Garganega is almost non-existent outside of Italy, but along with Soave, the regions of Vicenza, Verona and Umbria are all popular areas to grow the grape. As a result, it's the sixth-most-popular grape in Italy.
Although Soave has been made since Roman times, it's still an outlier in the Italian wine industry, making it affordable and a steal among other dry white wines. While sparkling options are available (known as Soave Spumante), Soave usually comes in two styles: regular Soave and Soave Classico.
The regular Soave wine is aged in stainless steel tanks, while Soave Classico gets the wooden barrel treatment. Both are light-bodied, but the Classico adds a thicker, richer kick at the end.
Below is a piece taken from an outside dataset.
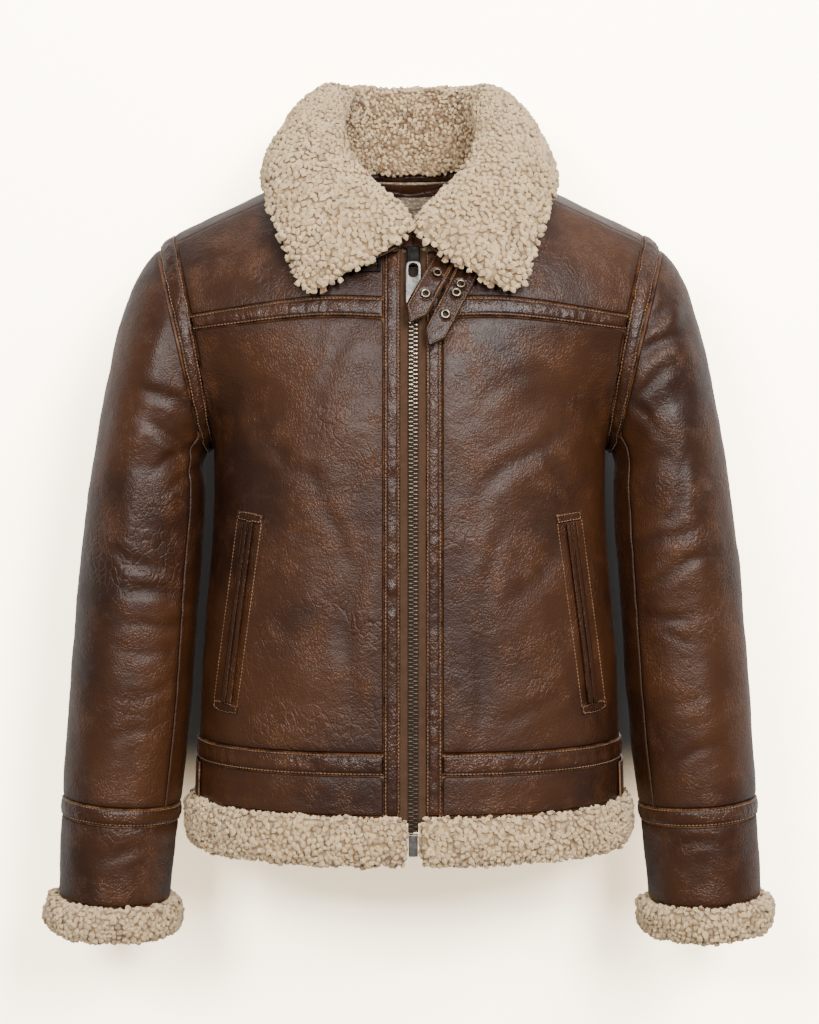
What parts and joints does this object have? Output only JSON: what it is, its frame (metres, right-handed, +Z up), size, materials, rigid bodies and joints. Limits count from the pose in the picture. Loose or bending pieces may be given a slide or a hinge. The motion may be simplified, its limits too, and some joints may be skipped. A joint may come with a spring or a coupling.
{
  "type": "leather jacket",
  "caption": "Shearling leather jacket with a large turned-down fleece collar, fleece hem and cuffs, front zip, throat straps and slanted pockets, filled out as worn.",
  "frame": {"origin": "between the wearer's shoulders, under the neck opening, where the wearer holds the jacket up", "axes": "+Z up, +X to the wearer's left, -Y out of the front"},
  "size_m": [0.6956, 0.3033, 0.8242],
  "materials": {
    "leather": "waxy pull-up leather, fine grain",
    "strip_leather": "puckered leather strip with burnished stitched edges",
    "fleece": "curly natural sheepskin wool",
    "neck_lining": "clipped wool",
    "zip_tape": "woven tape",
    "polished_steel": "polished",
    "dark_brass": "dark antique"
  },
  "bodies": {
    "garment": {"armhole_band_left": "strip_leather", "armhole_band_right": "strip_leather", "back_lower": "leather", "back_yoke": "leather", "collar_fleece": "fleece", "collar_leather": "leather", "cuff_fleece_left": "fleece", "cuff_fleece_right": "fleece", "front_lower_left": "leather", "front_lower_right": "leather", "front_yoke_left": "leather", "front_yoke_right": "leather", "hem_fleece_back": "fleece", "hem_fleece_left": "fleece", "hem_fleece_right": "fleece", "hem_panel_back": "leather", "hem_panel_left": "leather", "hem_panel_right": "leather", "label_patch": "strip_leather", "latch_buckle": "polished_steel", "latch_tab": "strip_leather", "neck_moon_patch": "neck_lining", "neck_strip": "strip_leather", "placket_left": "strip_leather", "placket_right": "strip_leather", "pocket_welt_front_left": "strip_leather", "pocket_welt_front_right": "strip_leather", "pocket_welt_rear_left": "strip_leather", "pocket_welt_rear_right": "strip_leather", "side_tab_left": "strip_leather", "side_tab_right": "strip_leather", "sleeve_end_left": "leather", "sleeve_end_right": "leather", "sleeve_strip_left": "strip_leather", "sleeve_strip_right": "strip_leather", "sleeve_top_left": "leather", "sleeve_top_right": "leather", "sleeve_under_left": "leather", "sleeve_under_right": "leather", "throat_strap_lower": "strip_leather", "throat_strap_lower_eyelet_1": "dark_brass", "throat_strap_lower_eyelet_2": "dark_brass", "throat_strap_lower_eyelet_3": "dark_brass", "throat_strap_upper": "strip_leather", "throat_strap_upper_eyelet_1": "dark_brass", "throat_strap_upper_eyelet_2": "dark_brass", "waist_strip_back": "strip_leather", "waist_strip_left": "strip_leather", "waist_strip_right": "strip_leather", "yoke_strip_back": "strip_leather", "yoke_strip_left": "strip_leather", "yoke_strip_right": "strip_leather", "zip_box": "polished_steel", "zip_chain": "polished_steel", "zip_slider": "dark_brass", "zip_tape_left": "zip_tape", "zip_tape_right": "zip_tape"},
    "zip_pull": {"zip_pull": "polished_steel"}
  },
  "joints": [
    {"name": "pull_swing", "type": "hinge", "parent": "garment", "child": "zip_pull", "pos_m": [0.0033, -0.11962, -0.0708], "axis": [-1, 0, 0], "range_deg": [0, 6]}
  ]
}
Both offer flavors including marjoram, honeydew melon, orange zest and peach, with the Classico throwing in a nuttiness from the aging process.
Higher-quality Soave is aged for five years or more and takes the sweetness to another level. Honey, marmalade, beeswax, lemon and fennel seed all make their way to the main stage with five-star results. Anything that says "Superiore" on the bottle has been aged for at least eight months and will often give brighter, more pronounced tasting results.
Soave is a popular appertif, stimulating your appetite, and goes well with many dishes. Save room for a glass of Soave with Asian dishes, curries, chicken, seafood and pasta with light sauces.